Jednym z głównych tematów dzisiejszych rozmów mają być relacje z Kremlem. Macron liczy na ich ustabilizowanie. Teraz, po brexicie, może to być łatwiejsze, bo Wielka Brytania miała stanowisko w tej sprawie o wiele bardziej zbliżone do Warszawy niż do Paryża. Francji zależy też na budowie europejskiej polityki obronnej. Jak tłumaczy Konrad Szymański, sekretarz stanu do spraw europejskich, Polska nie mówi nie, ale pod warunkiem zachowania równowagi strategicznej pomiędzy zagrożeniami z Południa i Wschodu. Podobnie sprawa wygląda z pieniędzmi – zwiększanie wydatków na obronność ma służyć wszystkim.
Jeszcze przed dzisiejszą wizytą w Warszawie pojawili się wysłannicy Paryża mający ocenić, na ile Polacy są w stanie poprzeć pomysł Macrona na stopniowy reset z Moskwą. – Francuski prezydent będzie dalej temat sondował, ale nie sądzę, żeby wierzył, że zyska przychylność polskiego rządu – uważa Zerka. – Na odmrożenie stosunków z Rosją nie ma przyzwolenia w Europie i to nie jest tak, że tylko Warszawa się temu sprzeciwia – komentuje.
Poza długim protokołem rozbieżności Polskę i Francję łączy jedna kluczowa kwestia w UE – budżet.

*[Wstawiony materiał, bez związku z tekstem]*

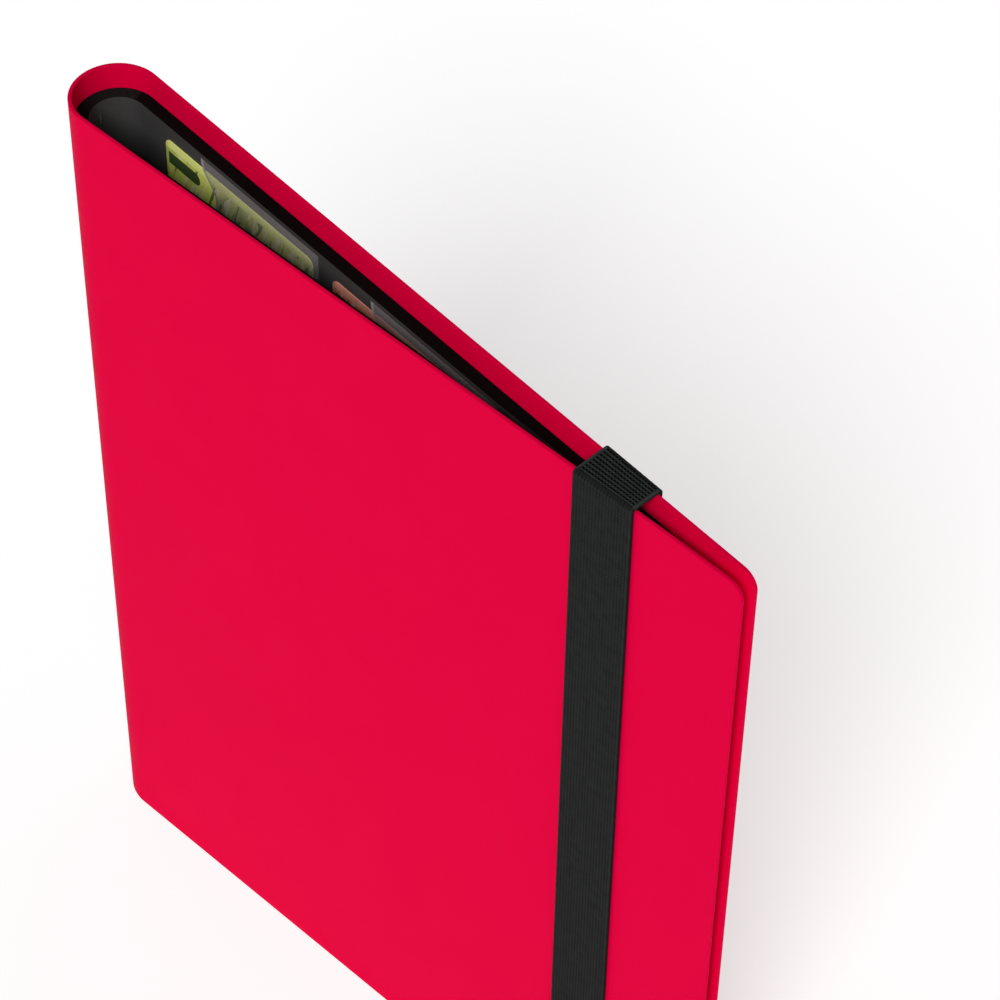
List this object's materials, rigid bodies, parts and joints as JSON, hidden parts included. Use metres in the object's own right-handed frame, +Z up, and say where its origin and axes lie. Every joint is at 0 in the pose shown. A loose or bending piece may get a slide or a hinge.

Polska i Francja nie chcą jego zmniejszenia i nie zgadzają się na cięcia przede wszystkim we wspólnej polityce rolnej jako jedni z największych jej beneficjentów. Tworzą wspólny front przeciwko Berlinowi, który nie zgadza się na zwiększenie składek do europejskiego budżetu.